DATA EXCERPT:
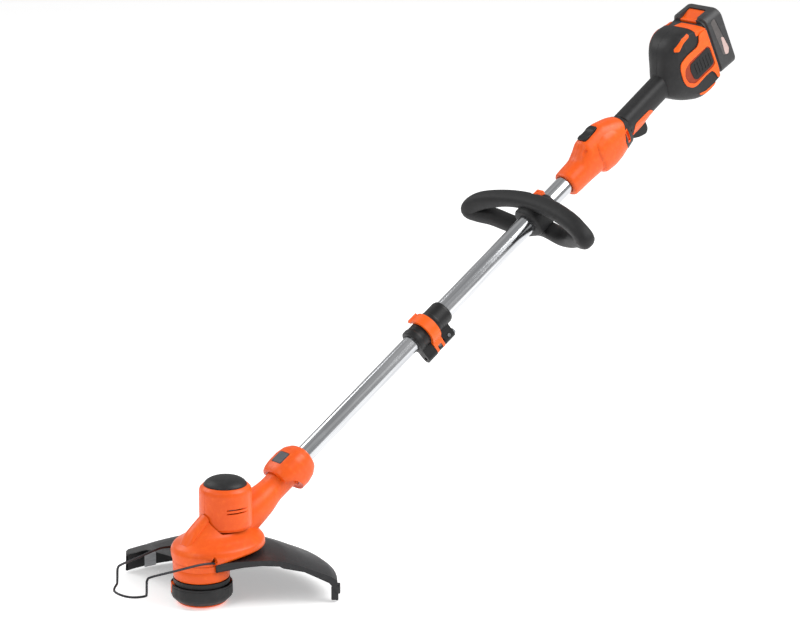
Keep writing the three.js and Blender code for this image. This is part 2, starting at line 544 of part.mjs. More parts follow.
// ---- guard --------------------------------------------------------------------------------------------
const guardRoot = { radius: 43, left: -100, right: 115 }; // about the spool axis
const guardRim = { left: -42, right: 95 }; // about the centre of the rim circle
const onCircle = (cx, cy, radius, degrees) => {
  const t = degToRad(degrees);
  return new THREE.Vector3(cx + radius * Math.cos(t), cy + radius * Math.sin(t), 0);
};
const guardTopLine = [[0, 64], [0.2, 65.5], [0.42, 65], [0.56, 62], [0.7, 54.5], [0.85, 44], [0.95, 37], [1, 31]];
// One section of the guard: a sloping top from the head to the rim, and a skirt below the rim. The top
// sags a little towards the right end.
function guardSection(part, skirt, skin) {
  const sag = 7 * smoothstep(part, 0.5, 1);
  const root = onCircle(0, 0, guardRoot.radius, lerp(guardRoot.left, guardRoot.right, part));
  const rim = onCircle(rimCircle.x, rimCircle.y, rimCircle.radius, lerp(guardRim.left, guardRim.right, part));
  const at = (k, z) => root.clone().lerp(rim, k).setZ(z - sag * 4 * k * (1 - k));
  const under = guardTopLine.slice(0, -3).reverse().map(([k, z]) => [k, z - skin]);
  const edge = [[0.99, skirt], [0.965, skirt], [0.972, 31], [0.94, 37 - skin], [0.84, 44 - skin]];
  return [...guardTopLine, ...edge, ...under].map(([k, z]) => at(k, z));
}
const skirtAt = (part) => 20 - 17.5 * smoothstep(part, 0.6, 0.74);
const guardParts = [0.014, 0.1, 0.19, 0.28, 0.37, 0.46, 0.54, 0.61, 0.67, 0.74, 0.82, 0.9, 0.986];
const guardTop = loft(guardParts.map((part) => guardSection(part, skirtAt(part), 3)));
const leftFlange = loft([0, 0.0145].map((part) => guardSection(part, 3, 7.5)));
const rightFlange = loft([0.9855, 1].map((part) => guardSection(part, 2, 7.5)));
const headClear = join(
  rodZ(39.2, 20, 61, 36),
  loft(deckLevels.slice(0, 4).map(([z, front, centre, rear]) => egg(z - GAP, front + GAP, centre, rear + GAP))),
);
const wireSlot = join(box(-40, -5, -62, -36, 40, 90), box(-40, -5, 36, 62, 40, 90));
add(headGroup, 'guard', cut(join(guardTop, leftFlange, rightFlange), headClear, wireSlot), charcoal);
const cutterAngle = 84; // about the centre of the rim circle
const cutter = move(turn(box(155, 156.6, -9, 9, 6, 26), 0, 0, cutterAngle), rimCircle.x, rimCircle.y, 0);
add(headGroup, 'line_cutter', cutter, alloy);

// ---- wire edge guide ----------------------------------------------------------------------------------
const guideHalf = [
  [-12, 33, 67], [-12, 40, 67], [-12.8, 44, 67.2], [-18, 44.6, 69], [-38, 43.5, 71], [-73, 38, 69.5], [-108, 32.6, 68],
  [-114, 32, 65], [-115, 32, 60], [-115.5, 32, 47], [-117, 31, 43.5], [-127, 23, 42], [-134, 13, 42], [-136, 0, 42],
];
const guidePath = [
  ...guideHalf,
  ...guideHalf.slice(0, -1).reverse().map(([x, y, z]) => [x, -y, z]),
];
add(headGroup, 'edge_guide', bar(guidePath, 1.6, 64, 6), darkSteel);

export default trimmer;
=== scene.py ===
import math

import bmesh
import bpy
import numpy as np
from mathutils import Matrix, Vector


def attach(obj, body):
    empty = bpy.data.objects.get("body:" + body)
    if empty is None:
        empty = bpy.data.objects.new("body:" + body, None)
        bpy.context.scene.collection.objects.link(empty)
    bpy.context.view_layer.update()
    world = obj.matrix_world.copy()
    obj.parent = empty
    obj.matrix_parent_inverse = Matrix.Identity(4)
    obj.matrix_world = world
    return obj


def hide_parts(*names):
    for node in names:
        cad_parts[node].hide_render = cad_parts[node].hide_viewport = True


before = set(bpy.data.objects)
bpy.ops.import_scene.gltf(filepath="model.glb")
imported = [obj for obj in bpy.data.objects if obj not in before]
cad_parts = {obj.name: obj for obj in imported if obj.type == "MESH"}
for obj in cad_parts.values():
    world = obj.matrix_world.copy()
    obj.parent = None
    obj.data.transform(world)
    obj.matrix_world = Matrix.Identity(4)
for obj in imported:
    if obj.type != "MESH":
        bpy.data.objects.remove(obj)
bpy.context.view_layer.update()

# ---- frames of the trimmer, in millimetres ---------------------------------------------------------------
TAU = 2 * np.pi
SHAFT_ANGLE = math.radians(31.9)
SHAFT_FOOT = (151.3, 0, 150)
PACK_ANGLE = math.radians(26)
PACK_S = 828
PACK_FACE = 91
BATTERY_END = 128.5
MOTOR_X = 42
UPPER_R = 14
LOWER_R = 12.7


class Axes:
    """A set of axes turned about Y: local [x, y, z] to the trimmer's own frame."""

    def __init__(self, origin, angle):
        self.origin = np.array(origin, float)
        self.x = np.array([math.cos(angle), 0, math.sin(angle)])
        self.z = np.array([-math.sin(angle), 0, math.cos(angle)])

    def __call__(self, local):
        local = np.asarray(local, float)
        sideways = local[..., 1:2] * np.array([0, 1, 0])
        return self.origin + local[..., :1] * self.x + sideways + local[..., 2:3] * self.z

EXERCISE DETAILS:
The lines from the one containing "before = set(bpy.data.objects)" to the one containing "set of axes", both included, are to be extracted exactly; give no other line.

FULL SOLUTION:
before = set(bpy.data.objects)
bpy.ops.import_scene.gltf(filepath="model.glb")
imported = [obj for obj in bpy.data.objects if obj not in before]
cad_parts = {obj.name: obj for obj in imported if obj.type == "MESH"}
for obj in cad_parts.values():
    world = obj.matrix_world.copy()
    obj.parent = None
    obj.data.transform(world)
    obj.matrix_world = Matrix.Identity(4)
for obj in imported:
    if obj.type != "MESH":
        bpy.data.objects.remove(obj)
bpy.context.view_layer.update()

# ---- frames of the trimmer, in millimetres ---------------------------------------------------------------
TAU = 2 * np.pi
SHAFT_ANGLE = math.radians(31.9)
SHAFT_FOOT = (151.3, 0, 150)
PACK_ANGLE = math.radians(26)
PACK_S = 828
PACK_FACE = 91
BATTERY_END = 128.5
MOTOR_X = 42
UPPER_R = 14
LOWER_R = 12.7


class Axes:
    """A set of axes turned about Y: local [x, y, z] to the trimmer's own frame."""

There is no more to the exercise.